A joint report by Royal London and LCP, published yesterday (September 6), has put pressure on schemes to ensure their members are adequately informed before transferring out.

The report found only 29 out of 750 IFAs surveyed (4 per cent) have been appointed by a scheme.

This comes after LCP told FTAdviser last year a mere 10 IFA firms were rated suitable to be hired by pension schemes, largely due to firms' use of contingent charging, which trustees tend to shun.

According to LCP and Royal London, schemes need to broaden the use of advisers and identify a pool of FCA-registered advice firms who members can use if they wish.

The report stated: “This would not preclude the member from using an existing adviser if they have one, but for most members the adviser made available by the scheme is likely to be an attractive option. 

“By having a small number of advice firms handling the bulk of the scheme’s transfer advice, there will also be cost savings for adviser and scheme alike, not least as the adviser gets to know the particular features of the scheme’s benefits and processes in detail.”

To help further, the scheme could then subsidise the cost of the advice, according to LCP.

The trustees could, for example, pay the set-up costs and then pay the firm a retainer or take on the cost of the advice altogether.

The report said some schemes have gone even further and identified a panel of advice firms for members to use, subsidised the cost of advice, and then appointed a further tier of oversight to monitor the financial advisers on the panel to ensure members not only received good service during the transfer but also after. 

Steve Webb, partner at LCP, said: “Pension schemes have an important role to play in ensuring that members are fully informed about their options and can access high quality advice.  

“Growing numbers of schemes have chosen to appoint one or more advice firms to support members as well as subsidising the costs of advice.  

“Members benefit from the reassurance that the scheme has undertaken due diligence on the advice firms involved as well as from reduced advice costs where the scheme is making a contribution.”

DB advice exodus

However, going forward schemes may have trouble locating advisers as rising costs and tighter regulation pushes more firms out of the market.

Royal London’s survey found nearly a third of the 543 firms who had advised on DB transfers in the past three years were no longer active in the market.

Of the firms that had chosen to exit, 82 per cent cited the rising cost and lack of availability of professional indemnity insurance as the reason.

Meanwhile, 42 per cent regarded DB transfer advice as ‘too risky’ for the firm and 40 per cent blamed concerns about regulatory change.
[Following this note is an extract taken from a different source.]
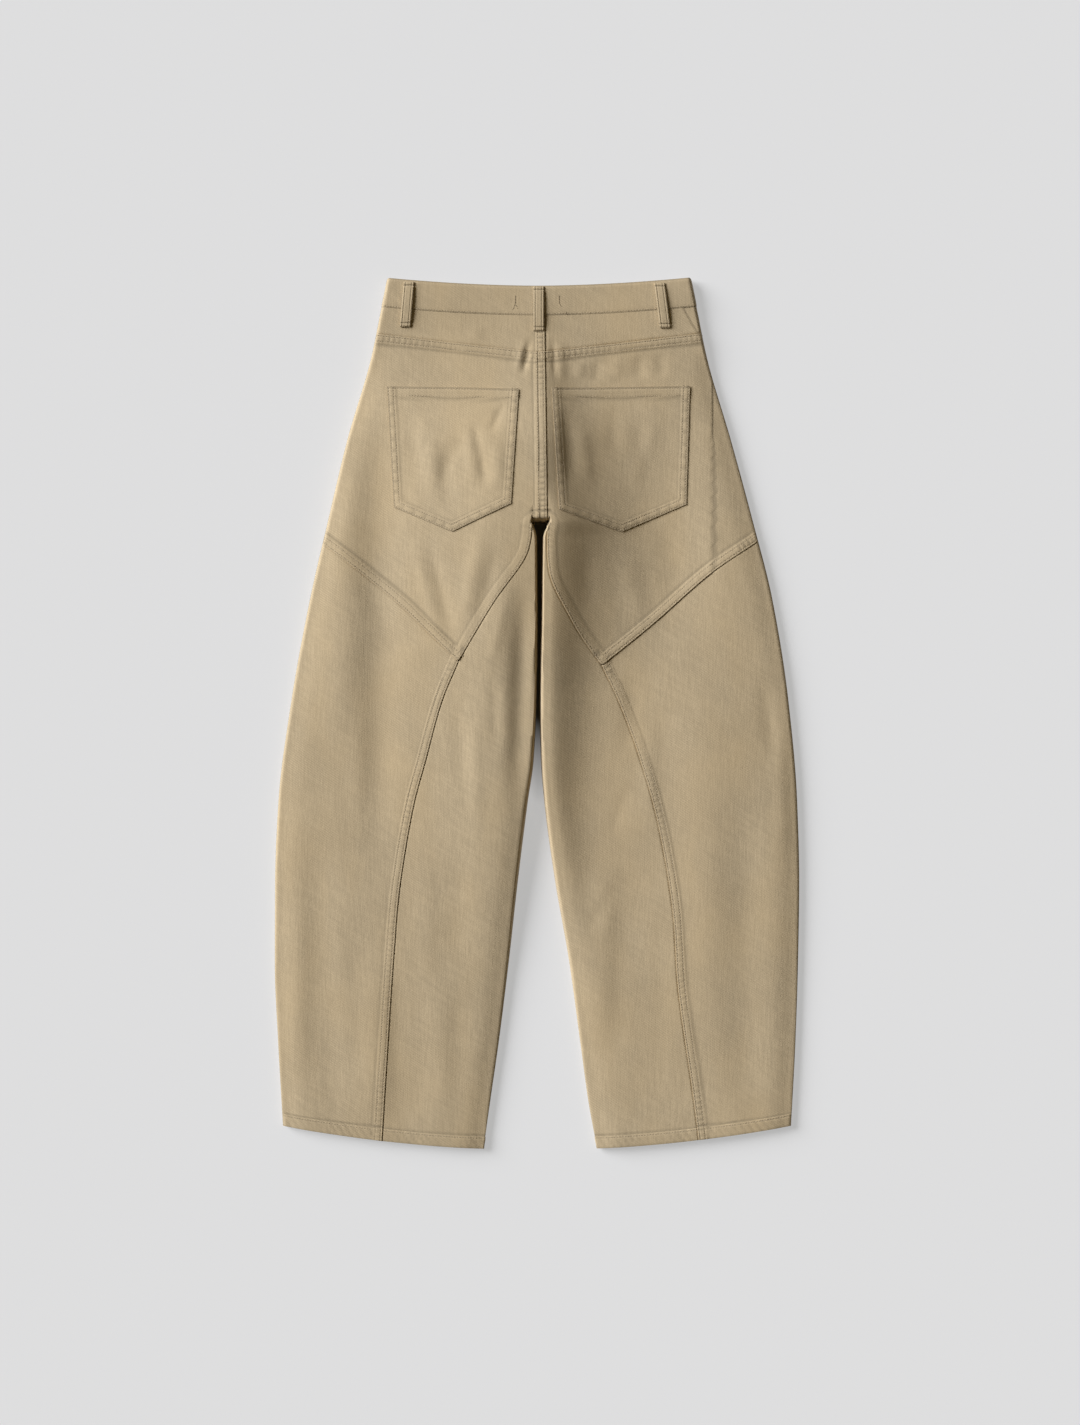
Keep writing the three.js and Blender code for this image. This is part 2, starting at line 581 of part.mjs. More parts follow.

LCP and Royal London have called for a reform of the PI market so that PI insurers “feel comfortable enough to return to the market and provide cover at an appropriate price” in order to encourage advisers to continue operating.

Advisers have continuously warned that their PI costs had risen too high to make it feasible to operate in this market.

A Freedom of Information request published by the FCA in March revealed that 710 adviser firms altered their permissions in 2019.

Of these, 166 cancelled their authorisation, while 133 withdrew their permission and 411 added a limitation to their permission so they can no longer advise on DB transfers.